Vail Valley streamflows aren’t to 2018 levels — yet |

Vail Valley streamflows aren’t to 2018 levels — yet

Our hot, dry, windy summer so far could impact water supplies, and might affect fishing on lower-elevation streams

While most Eagle River Water and Sanitation District customers are responsible with outdoor watering, some users are still putting too much water on their landscaping.
Hunter Industries | Special to the Daily
By the numbers 60% of normal: July 13 streamflow on Gore Creek. 102% of normal: July 13 streamflow on the Eagle River near Minturn. 87% of normal: July 13 streamflow on the Eagle River at Avon. 64.4 degrees: July 12 peak temperature on the Eagle River west of Wolcott. Sources: Eagle River Water & Sanitation District, Colorado Parks and Wildlife.

The drought of 2018 was a record-setter. We aren’t back to those days — yet.

As a warm, dry, windy summer continues, local water and wildlife officials are keeping a sharp eye on streamflows, river temperatures and water use.

The Eagle River Water & Sanitation District, which serves the valley between Edwards and Vail, is already sounding the alert about outdoor water usage.

That district primarily pulls water from the Eagle River and returns it at wastewater treatment plants. About 95% of all water used indoors is returned to the streams. Outdoor water is a different story. Virtually none of the water used for outdoor irrigation returns to the river.

In August of 2018, the district sent hundreds of letters to customers who were using large amounts of water. Those letters stated that fines would be issued to customers using more than 10,000 gallons per week per “single family equivalent” unless they cut water use immediately. Sanctions could also include service disconnection.

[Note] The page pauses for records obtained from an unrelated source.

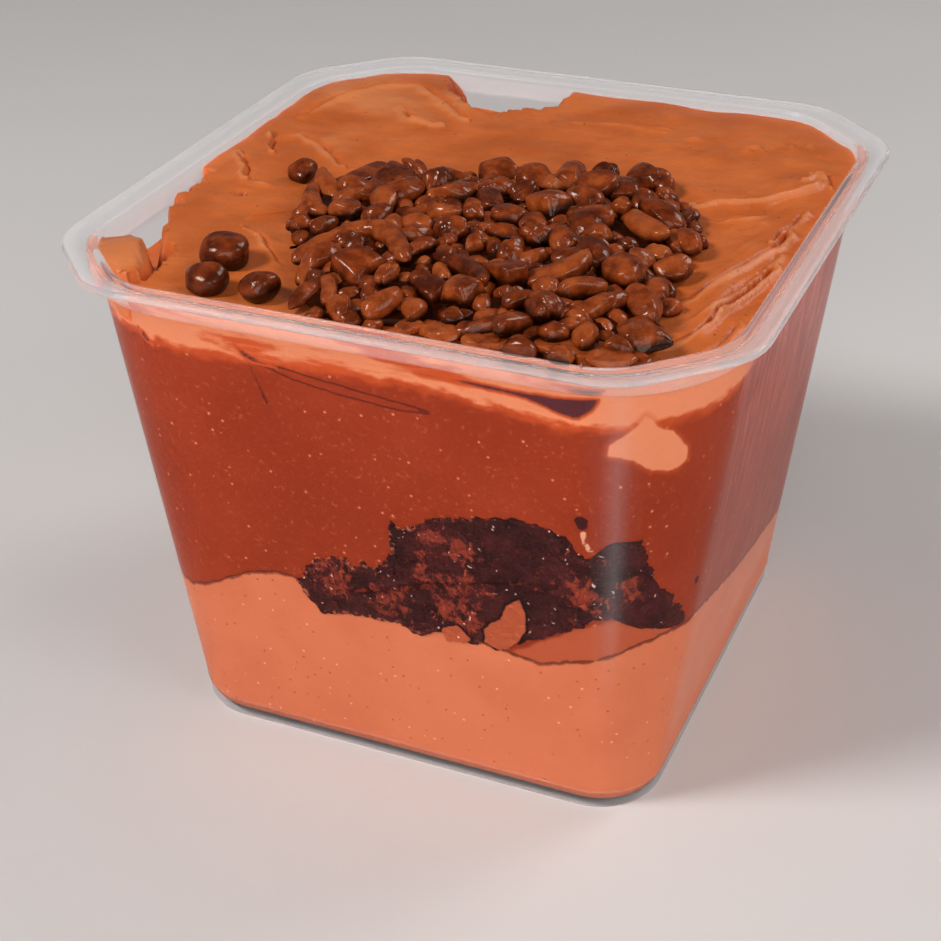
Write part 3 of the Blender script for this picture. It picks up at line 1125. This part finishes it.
def makeBentPiece(finish):
    b = bentPiece
    stations = np.linspace(0, len(b["path"]) - 1, b["steps"])
    path = np.array(b["path"], float)
    smooth = np.stack([np.interp(stations, range(len(path)), path[:, axis]) for axis in (0, 1)], -1)
    for again in range(12):
        smooth[1:-1] = (smooth[:-2] + 2 * smooth[1:-1] + smooth[2:]) / 4
    radius = np.interp(stations, range(len(path)), b["thickness"]) / 2
    ends = np.minimum(stations, stations[-1] - stations)
    radius = radius * np.sqrt(1 - (1 - np.clip(ends / 0.6, 0.03, 1)) ** 2)
    run = np.gradient(smooth, axis=0)
    run /= np.linalg.norm(run, axis=1)[:, None]
    angles = np.linspace(0, 2 * math.pi, b["sides"], endpoint=False)
    rings = []
    for (x, y), (runX, runY), size in zip(smooth, run, radius):
        level = fillingSetup["bedLevel"] + heapShape["lift"] + coreRise(x, y) + b["lift"]
        ring = np.stack([x - runY * np.cos(angles) * size, y + runX * np.cos(angles) * size,
                         level + np.sin(angles) * size], -1)
        lumps = 1 + 0.12 * grain(ring, 1.7, 3) + 0.04 * grain(ring, 0.6, 2)
        rings.append(mix(np.array([x, y, level]), ring, lumps[:, None]))
    low = np.append(np.tile(np.sin(angles), len(rings)), [0.5, 0.5])
    addChocolate("bentChocolate", *loft(rings[::-1]), finish, 0.7, low)


def makeFlakes(finish, draws):
    ball, ballFaces = ballMesh(pieceSetup["smallDetail"])
    f = flakeSetup
    points, faces = [], []
    for x, y, length, width, turn in f["rows"]:
        flat = squared(ball, f["square"]) * np.array([1, 1, 0.2])
        flat = pressFacets(flat, draws, 5, 0.9) * np.array([1, 1, 5])
        shaped = flat * np.array([length, width, f["height"]]) / 2
        level = np.column_stack([flat[:, :2], 0 * flat[:, 0]])
        shaped[:, 2] += 0.25 * grain(level + next(draws) * 50, 0.7, 2)
        base = fillingSetup["bedLevel"] + 1.0 + coreRise(x, y) * 0.6
        faces += [[len(points) * len(ball) + v for v in face] for face in ballFaces]
        points.append(keepInCup(tipped(shaped, turn, mix(-0.1, 0.1, next(draws))) + np.array([x, y, base])))
    addChocolate("flatChocolate", np.vstack(points), faces, finish, 0.9, 0.6)


def makeHeap():
    finish = makeChocolateFinish("glossyChocolate", *chocolateLook["pieces"])
    makeHeapCore(makeChocolateFinish("meltedChocolate", *chocolateLook["core"]))
    makeBentPiece(finish)
    large, small, crumbs = placePieces()
    draws = drawsFrom(pieceSetup["shapeSeed"])
    groups = {
        "roundedChocolate": ([p for p in large if p["kind"] in ("lump", "dome")], "largeDetail", "seat"),
        "squareChocolate": ([p for p in large if p["kind"] not in ("lump", "dome")], "largeDetail", "seat"),
        "smallChocolate": (small, "smallDetail", "seat"),
        "chocolateBits": (crumbs, "crumbDetail", "crumbSeat"),
    }
    for name, (pieces, detail, seat) in groups.items():
        addPieces(name, pieces, pieceSetup[detail], pieceSetup[seat], finish, draws)
    makeFlakes(finish, draws)
    ball, faces = ballMesh(pieceSetup["largeDetail"])
    for index, (x, y, length, width, height, turn) in enumerate(strayLumps):
        level = float(spreadHeight(np.array([x]), np.array([y]))[0])
        lump = makeRow("apart", x, y, length, width, turn, height)
        points = shapePiece(ball, lump, level + 0.3 + height * 0.32, draws)
        name, node = f"chocolateLump{index + 1}", f"chocolate_lump_{index + 1}"
        addChocolate(name, points, faces, finish, 0.1, ball[:, 2] - 0.15, node)


makeHeap()

print("all pieces are made")
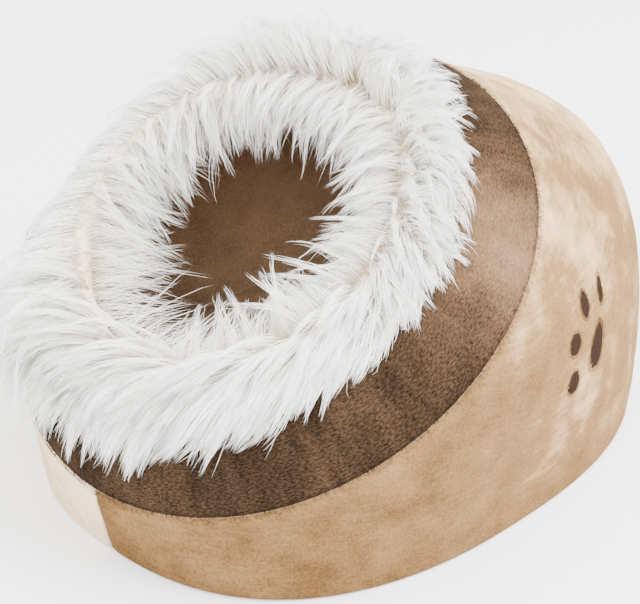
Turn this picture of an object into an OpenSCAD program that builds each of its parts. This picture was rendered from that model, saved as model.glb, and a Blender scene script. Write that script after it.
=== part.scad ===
// Igloo-shaped cushion bed for a small pet: an oval foam base, a domed plush wall,
// a tilted round hood with a long-pile trim around its mouth, and a loose cushion.
// Millimetres. X is the width, Y the depth with the mouth towards -Y, Z is up, Z 0 is the floor.

/* [Body] */
// half the width of the foot outline
foot_half_w = 157; // [150:1:164]
// half the depth of the foot outline
foot_half_d = 199.5; // [190:0.5:206]
// squareness of the oval outlines, 2 is a plain ellipse
oval_power = 2.45; // [2.3:0.05:2.6]
// outward lean of the wall at the foot in front, degrees
lean_front = 10.5; // [6:0.5:14]
// outward lean of the wall at the foot at the sides, degrees
lean_side = 5; // [2:0.5:8]
// outward lean of the wall at the foot at the back, degrees
lean_back = 1.2; // [0:0.2:6]

/* [Hood] */
// radius of the round seam between wall and hood
seam_r = 171; // [167:0.5:175]
// where the centre of the seam lies along the depth
seam_y = -64; // [-67:0.5:-61]
// height of the centre of the seam
seam_z = 141.6; // [138:0.2:145]
// tilt of the seam towards the front, degrees
hood_tilt = 32.3; // [30:0.1:34]
// radius of the ball that the hood follows
hood_ball_r = 212.1; // [208:0.1:216]
// angle on the ball where the hood turns over into the mouth, degrees
rim_angle = 33; // [32:0.1:34]
// angle on the ball where the trim strip is sewn on, degrees
strip_angle = 38.6; // [38:0.1:40]

/* [Layers] */
// thickness of the outer fabric
cover_t = 1.6; // [1:0.1:2]
// thickness of the foam panels
foam_t = 18.2; // [16:0.2:20]
// thickness of the inner fabric
lining_t = 1.4; // [1:0.1:2]
// thickness of the bottom panel
base_cover_t = 2; // [1.5:0.1:3]
// thickness of the foam slab in the base
base_foam_t = 15; // [12:1:17]
// radius of the sewing thread
thread_r = 0.4; // [0.3:0.02:0.42]

/* [Trim] */
// depth of the hair above its strip
pile_depth = 14; // [10:1:16]
// angle on the ball that the outer hair reaches, degrees
pile_reach = 47.5; // [45:0.5:49]

/* [Paw print] */
// where the middle of the large pad lies along the depth
paw_y = 54.5; // [51:0.5:57]
// height of the middle of the large pad
paw_z = 103; // [99:0.5:107]
// thickness of the embroidery
paw_t = 0.8; // [0.5:0.1:1.2]

/* [Cushion] */
// half the width of the cushion
cushion_half_w = 120; // [105:1:122]
// half the depth of the cushion
cushion_half_d = 157; // [140:1:158]
// thickness in the middle of the cushion
cushion_h = 42; // [34:1:44]

/* [Hidden] */
gap = 0.2;
base_top = base_cover_t + gap;
floor_z = base_top + base_foam_t + gap;
cushion_z = floor_z + lining_t + 0.4;
// how the wall meets the seam, in front, at the side and at the back: degrees above the seam's plane
seam_turn = [66, 86.5, 63.5];
// how far the wall keeps its foot direction, as a share of its height, in the same three places
foot_pull = [0.45, 0.36, 0.84];
// how far it keeps its direction at the seam
seam_pull = 0.5;
ball_h = -sqrt(hood_ball_r * hood_ball_r - seam_r * seam_r);
seam_angle = asin(seam_r / hood_ball_r);
foam_out = cover_t + 0.2;
foam_in = foam_out + foam_t;
lining_out = foam_in + 0.2;
lining_in = lining_out + lining_t;
mid_ball_r = hood_ball_r - (foam_out + foam_in) / 2;
rim_r = foam_t / 2;
rim_c = [mid_ball_r * sin(rim_angle), ball_h + mid_ball_r * cos(rim_angle)];
strip_in = hood_ball_r - lining_in;
tilt_up = [0, cos(hood_tilt), sin(hood_tilt)];
tilt_n = [0, -sin(hood_tilt), cos(hood_tilt)];
seam_c = [0, seam_y, seam_z];

beige = [0.86, 0.79, 0.70];
brown = [0.52, 0.41, 0.32];
dark_brown = [0.33, 0.25, 0.18];
foam_white = [0.93, 0.92, 0.86];
ivory = [0.93, 0.91, 0.87];
tan_knit = [0.80, 0.71, 0.60];

// ---------- small helpers ----------
function unit(v) = v / norm(v);
function signed_pow(v, p) = sign(v) * pow(abs(v), p);
function smooth(v) = let (w = max(0, min(1, v))) w * w * (3 - 2 * w);
// a value that changes from front to side to back with the sine of the angle
function around(s, front, side, back) = s < 0 ? front * s * s + side * (1 - s * s)
  : back * s * s + side * (1 - s * s);
function oval(a, b, f) = [a * signed_pow(cos(f), 2 / oval_power),
  b * signed_pow(sin(f), 2 / oval_power)];
// outward normal of the oval at its angle f
function oval_normal(a, b, f) = unit([signed_pow(cos(f), 2 - 2 / oval_power) / a,
  signed_pow(sin(f), 2 - 2 / oval_power) / b]);
function inset_oval(a, b, inset, n = 96) = [for (i = [0 : n - 1]) let (f = 360 * (i + 0.5) / n)
  oval(a, b, f) - inset * oval_normal(a, b, f)];

// ---------- the wall as a surface: f goes round, t goes from the foot to the seam ----------
function foot_point(f) = let (p = oval(foot_half_w, foot_half_d, f)) [p[0], p[1], base_top];
function seam_radial(f) = cos(f) * [1, 0, 0] + sin(f) * tilt_up;
function seam_point(f) = seam_c + seam_r * seam_radial(f);
function foot_tangent(f) = let (
  out = unit([cos(f) / foot_half_w, sin(f) / foot_half_d, 0]),
  lean = around(sin(f), lean_front, lean_side, lean_back)) out * sin(lean) + [0, 0, cos(lean)];
function seam_tangent(f) = let (turn = around(sin(f), seam_turn[0], seam_turn[1], seam_turn[2]))
  tilt_n * sin(turn) - seam_radial(f) * cos(turn);
function wall_point(f, t) = let (
  a = foot_point(f), d = seam_point(f), reach = norm(d - a),
  b = a + foot_tangent(f) * around(sin(f), foot_pull[0], foot_pull[1], foot_pull[2]) * reach,
  c = d - seam_tangent(f) * seam_pull * reach, s = 1 - t)
  s * s * s * a + 3 * s * s * t * b + 3 * s * t * t * c + t * t * t * d;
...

Diane Johnson, the district’s communications and public affairs officer, said no one had their water shut off after those letters were sent. And, she added, many customers were quick to comply with the demand to cut their use.

Still too much watering

Two years later, “Far too many properties are overusing water,” Johnson said.

The district has five billing tiers, depending on how much water a customer uses.

“Nobody should be in tiers four or five,” Johnson said, adding that a large majority of customers are using water responsibly.

The exception is local golf courses, which largely use untreated water. Johnson said golf courses in general are wise users of water.

Johnson said if residential customers did anything like the job course managers do, the district would have much less to worry about.

The good news is that streamflows now are well above levels seen in late July and August of 2018. In that hot, dry summer, streamflows along Gore Creek and the upper Eagle River were only about 40% of normal.

The flows this year are double that, except for Gore Creek.

That’s true throughout the upper Colorado River watershed.

Randy Hampton of Colorado Parks and Wildlife said streamflows throughout the upper Colorado are in the 80% to 90% of normal range.

Still, water temperatures are rising.

The July 12 temperature was 64.4 degrees on the Eagle River at Milk Creek, just west of Wolcott. There’s real danger to fish when water temperatures exceed 70 degrees.

The water got that warm, and warmer, in 2018. That prompted wildlife officials to impose voluntary fishing closures on the Eagle River.

We aren’t there yet, Hampton said. “Yet” is the important word in that sentence.

‘Unless the weather changes’

“Unless the weather changes, we could have voluntary closures on the rivers,” Hampton said, adding that wildlife officials are asking people fishing to report fish kills or signs of stress in those fish.

Hampton said state officials are talking to guide companies and others to ensure awareness of rising stream temperatures.

Streamflows will continue to decline and water temperatures will continue to rise unless the weather changes. Some change may be on the horizon.

Tom Renwick, a forecaster at the Grand Junction office of the National Weather Service, said there seems to be some moisture moving into the desert southwest. But a high-pressure system over this area is moving toward eastern Texas. For now, though, moisture from the southwest is being shunted into Utah and Nevada.

In 2018, a high pressure system over the desert southwest persisted for months. In fact, it gained its own nickname: Ridiculously Resilient Ridge. We don’t have that, yet, and there’s still hope that the local monsoonal rains will come in July and August. There have also been some scattered showers bringing rain to parts of the valley over the past several days.

Renwick noted that most of western Colorado is a desert. In that environment, “one or two days of pretty heavy rain can change everything,” he said.

For now, though, people are encouraged to watch their water use and watch the streams.

“And let’s all hope for some rain,” Hampton said.